Размер шрифта
-
+

1795 - стр. 42

Плюнул и сделал попытку возобновить погоню, но куда там!.. Самое малое полдюжины полицейских набросились, скрутили и заставили встать на колени. Унижение придало ему силы, и на какое-то время все, в том числе и он, катались по земле, сцепившись в клубок, где невозможно различить, кто есть кто. Наконец подбежал Винге, тоже задохнувшийся. Не сразу удалось ему вылить масло на водоворот тел, успокоить дерущихся и объяснить, кто есть кто и на чьей стороне право. Полицейские неохотно поднялись и стали приводить в порядок свои мундиры, бросая на Карделя ненавидящие взгляды.

Сетон исчез.

– Это был он?

– Кто ж еще? Бритва у него давно заржавела, бородища как у русского купца, но шляпу свою он потерял, и я… о черт, чтоб его…

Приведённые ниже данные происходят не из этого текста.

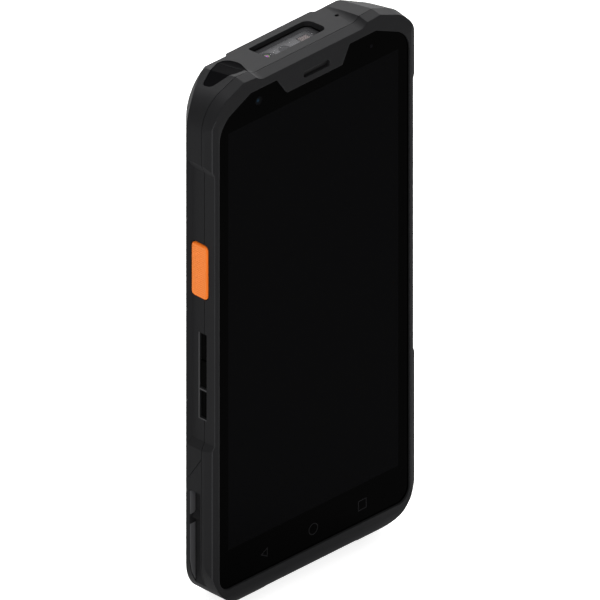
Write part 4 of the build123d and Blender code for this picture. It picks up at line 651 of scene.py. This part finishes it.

Эмиль открыл рот, хотел что-то сказать, но промолчал: понял, что не время.

– Черт, черт… чтоб ему дьявол яйца поотрывал!

Винге кротко кивнул, соглашаясь, – да. Хорошо бы.

Кардель счистил грязь с панталон.

– Все. Ни на что не гожусь.

Они медленно двинулись в город. Винге нервно теребил часовую цепочку.

– Конечно, он, – неожиданно настоял Кардель. – Иначе с чего бы ему так драпать?

– Сетон не один в этом городе, у кого есть причины убегать, если почует, что его преследуют. У каждого второго неоплаченные долги, и кредиторы наступают на пятки. А среди кредиторов если и попадаются добродушные, то редко. Так что лучше удрать, чем пытаться выяснять, есть причина для бегства или нет.

– Нет-нет… я видел шрам. То есть… почти уверен, что видел.

– Наши неудачи продолжаются в геометрической прогрессии, – внезапно сообщил Винге, не заботясь, понял его Кардель или нет. – Мало того что Сетон ускользнул, он теперь еще и знает, что мы его ищем. Все очень плохо, и я боюсь, что будет еще хуже. Нам остается только ждать. Боюсь, скоро мы увидим еще один труп с его фирменной печатью.

– Что? Что нам остается ждать?

– На висельный холм он теперь и носа не сунет. Так что будет искать свои любимые развлечения где-то еще… очень и очень плохо, – повторил Винге. – Мы словно сами приглашаем его разыгрывать спектакли.

Они шли по Почтовому холму. Винге пнул ногой камень, и тот, подпрыгивая, покатился по склону.

– О черт… забери его преисподняя к такой-то матери…

Кардель посмотрел на него с удивлением, потянулся рукой к поясу проверить, не потерялся ли в драке кисет с табаком, и довольно кивнул.

– Вот это да… вы учитесь, Эмиль.

15

Воскресный день. Петтер Петтерссон ненавидит воскресенья всей душой. Колокола по всему городу призывают на воскресную службу, даже ядовито-писклявый колокол в капелле Прядильного дома и тот старается изо всех сил. Еще одна издевка, символ общенационального ханжества, предназначенный только для того, чтобы пробудить в нем муки совести. Ты хуже других, Петтер. Ты намного хуже других. Твое место в аду, а памятью о тебе будет презрение. Ты даже не можешь следовать образу, который сам себе выдумал.

Вот это самое худшее. Молния истины в тщательно оберегаемой и недоступной прочим тьме сознания.

Тяжело сел в постели. Ему показалось, что мозги сделались жидкими и перемещаются в черепе, стараются занять параллельное земной поверхности горизонтальное положение. Так вела бы себя на их месте любая другая жидкость.

Встал и пошел к рукомойнику. Налил воды, опустил лицо в воду и ждал до последнего, когда уже невыносимо загорелись легкие. Потом, набирая воду в горсть, плеснул на шею и живот. Член, как всегда, эрегирован, больно прикоснуться, но он по опыту знает: самоудовлетворение невозможно. Еще один повод для стыда. Только по ночам получает он облегчение, в лихорадочных снах. Просыпается с бьющимся сердцем и с липкими ляжками – как ребенок, еще не научившийся пользоваться ночным горшком.